Certain employers are subject to the employer shared responsibility provisions under the ACA. Under these provisions, such employers may be penalized for: 1) not providing minimum essential coverage to their full-time employees and dependents, or 2) not providing coverage that is affordable and that provides minimum value.
Employer Shared Responsibility Penalty
On February 10, 2014, the Internal Revenue Services (IRS) and the Department of the Treasury issued a final rule implementing the employer shared responsibility requirements under section 4980H of the Internal Revenue Code.
What Information Must Be Submitted to IRS about Health Insurance?
Beginning in 2014 (and on or before January 31 of each subsequent year), insurers and/or employers (if self funded) who provide minimum essential coverage to individuals during a calendar year must submit the following information to the Treasury:
- Name, address and tax identification number of the primary insured and the name of each dependent covered;
- Dates during which the individual(s) was covered under minimum essential coverage;
- Whether the coverage is a qualified health plan offered through an Exchange;
- The amount (if any) for premium credits and any cost-sharing subsidies; and
- Any other information required by the Treasury.
What do you need to submit if employer provides health insurance coverage?

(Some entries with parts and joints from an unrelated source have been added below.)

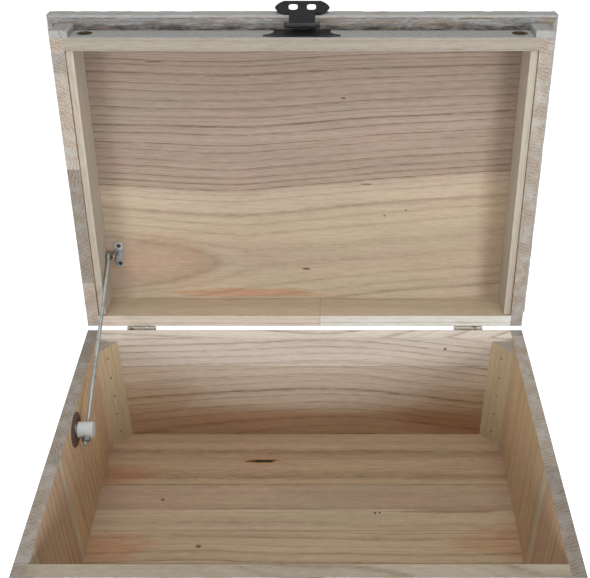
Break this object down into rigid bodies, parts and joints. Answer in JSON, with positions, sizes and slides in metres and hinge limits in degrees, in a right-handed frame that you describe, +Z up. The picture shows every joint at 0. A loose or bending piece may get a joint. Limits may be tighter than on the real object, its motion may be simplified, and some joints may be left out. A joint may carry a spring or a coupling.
{
  "type": "storage bench",
  "caption": "Low wooden storage bench: an open box with a hinged framed lid, a sliding lid stay on the left wall and a hinged hasp flap over its catch.",
  "frame": {"origin": "centre of the box's underside, on the floor", "axes": "+Z up, -Y the front with the catch, +X to the right as seen from the front; the lid is open"},
  "size_m": [0.623, 0.5497, 0.6211],
  "materials": {
    "pale_wood": "unfinished, sanded",
    "washed_wood": "grey wash, worn",
    "black_steel": "satin black",
    "hinge_steel": "aged plating",
    "zinc_steel": "zinc plated",
    "brad_steel": "dull",
    "white_nylon": "smooth",
    "brown_fibre": "speckled"
  },
  "bodies": {
    "box": {"box_front_boards": "pale_wood", "box_back_boards": "pale_wood", "box_left_side": "pale_wood", "box_right_side": "pale_wood", "bottom_boards": "pale_wood", "corner_block_left": "pale_wood", "corner_block_right": "pale_wood", "corner_block_brads": "brad_steel", "box_front_strip_left": "washed_wood", "box_front_strip_right": "washed_wood", "hinge_box_leaf_left": "hinge_steel", "hinge_box_leaf_right": "hinge_steel", "hinge_pins": "hinge_steel", "hinge_box_screws": "hinge_steel", "catch_plate": "black_steel", "catch_staples": "black_steel", "catch_screws": "black_steel", "stay_backing_disc": "brown_fibre", "stay_flange": "zinc_steel", "stay_pivot_screw": "zinc_steel"},
    "lid": {"lid_top_panel": "pale_wood", "lid_front_rail": "pale_wood", "lid_back_rail": "pale_wood", "lid_left_side": "pale_wood", "lid_right_side": "pale_wood", "lid_left_batten": "pale_wood", "lid_right_batten": "pale_wood", "front_moulding": "washed_wood", "left_moulding": "washed_wood", "right_moulding": "washed_wood", "lid_front_strip_left": "washed_wood", "lid_front_strip_right": "washed_wood", "hinge_lid_leaf_left": "hinge_steel", "hinge_lid_leaf_right": "hinge_steel", "hinge_lid_screws": "hinge_steel", "hasp_base_plate": "black_steel", "hasp_pin": "black_steel", "hasp_screws": "black_steel", "stay_bracket": "zinc_steel", "stay_bracket_rivet": "zinc_steel", "stay_bracket_screws": "zinc_steel"},
    "hasp": {"hasp_flap": "black_steel"},
    "stay_guide": {"stay_barrel": "white_nylon"},
    "stay_slider": {"stay_rod": "zinc_steel", "stay_eye_rivet": "zinc_steel", "stay_nut": "zinc_steel"}
  },
  "joints": [
    {"name": "lid_hinge", "type": "hinge", "parent": "box", "child": "lid", "pos_m": [0, 0.2035, 0.2004], "axis": [1, 0, 0], "range_deg": [0, 98]},
    {"name": "hasp_hinge", "type": "hinge", "parent": "lid", "child": "hasp", "pos_m": [0, 0.27835, 0.60795], "axis": [1, 0, 0], "range_deg": [0, 157.5]},
    {"name": "stay_swivel", "type": "hinge", "parent": "box", "child": "stay_guide", "pos_m": [-0.27, 0.032, 0.178], "axis": [1, 0, 0], "range_deg": [0, 12.25]},
    {"name": "stay_slide", "type": "slide", "parent": "stay_guide", "child": "stay_slider", "axis": [0, -0.9048, -0.4258], "range_m": [0, 0.1443]}
  ],
  "couplings": [
    {"joint": "stay_swivel", "follows": "lid_hinge", "ratio": 0.12493},
    {"joint": "stay_slide", "follows": "lid_hinge", "m_per_rad": 0.084331}
  ]
}
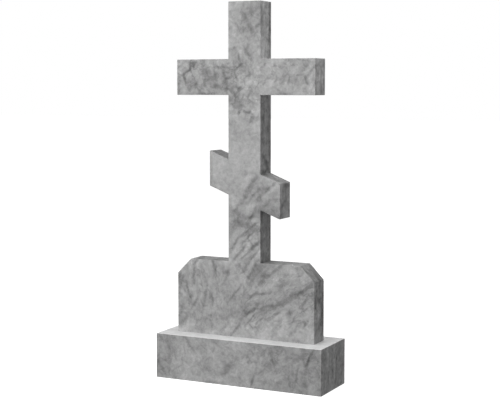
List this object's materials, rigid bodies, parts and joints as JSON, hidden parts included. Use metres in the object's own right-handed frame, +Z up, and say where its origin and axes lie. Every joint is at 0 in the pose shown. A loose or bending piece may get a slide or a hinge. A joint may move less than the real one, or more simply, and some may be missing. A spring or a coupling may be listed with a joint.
{
  "type": "marble grave monument",
  "caption": "Grave monument in grey veined marble: a cross with a level arm and a slanted footrest rises from a low tablet with cut corners, set on a block plinth.",
  "frame": {"origin": "middle of the plinth's underside", "axes": "+Z up the post, +X to the viewer's right, -Y out of the front face; the footrest's high end is at -X"},
  "size_m": [0.6, 0.2, 1.2503],
  "materials": {
    "grey_marble": "honed to a low polish, clouded and veined in darker grey"
  },
  "bodies": {
    "root": {"cross_slab": "grey_marble", "plinth": "grey_marble"}
  },
  "joints": []
}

If essential health benefits coverage is sponsored by an employer, the following information must also be submitted:
- Name, address and employer identification number of the employer maintaining the group health plan;
- Portion of the premium (if any) required to be paid by the employer; and
- If the health insurance coverage is a qualified health plan in the small group market offered through an Exchange, any other information the Treasury may require for administration of the tax credit for employee health insurance expenses of small employers
What constitutes “affordable” coverage?
- Coverage that would cost an employee more than 9.5 percent of their annual household income is considered unaffordable.
- Three optional safe harbors exist to assist the employer in determining affordability: Form W-2 wages safe harbor, rate of pay safe harbor and federal poverty line safe harbor.
What constitutes coverage that provides minimum value?
- A plan that covers at least 60 percent of the total allowed cost of benefits that are expected to be incurred under the plan is considered to provide minimum value
- The HHS and the IRS have published various methods that may be utilized to determine minimum value
What triggers a 4980(H) penalty?
- A 4980(H) penalty may be triggered if at least one of an applicable large employer’s full-time employees receives a premium tax credit through the marketplace
- If no full-time employee receives a premium tax credit, the employer will not be subject to an employer shared responsibility payment
- An employer subject to the employer responsibility provisions is an “applicable large employer”. An applicable large employer employs on average at least 50 full-time employees (including full-time equivalents) during the preceding calendar year.
- The final rule includes transitional relief for purposes of the applicable large employer determination for the 2015 calendar year, which allows employers the option to determine their status by reference to a period of at least six consecutive calendar months in the 2014 calendar year.
- All employees are counted (with a limited exception for certain seasonal workers) for determining status, including those exempt from the Individual Shared Responsibility provision and those eligible for other coverage such as Medicare or Medicaid.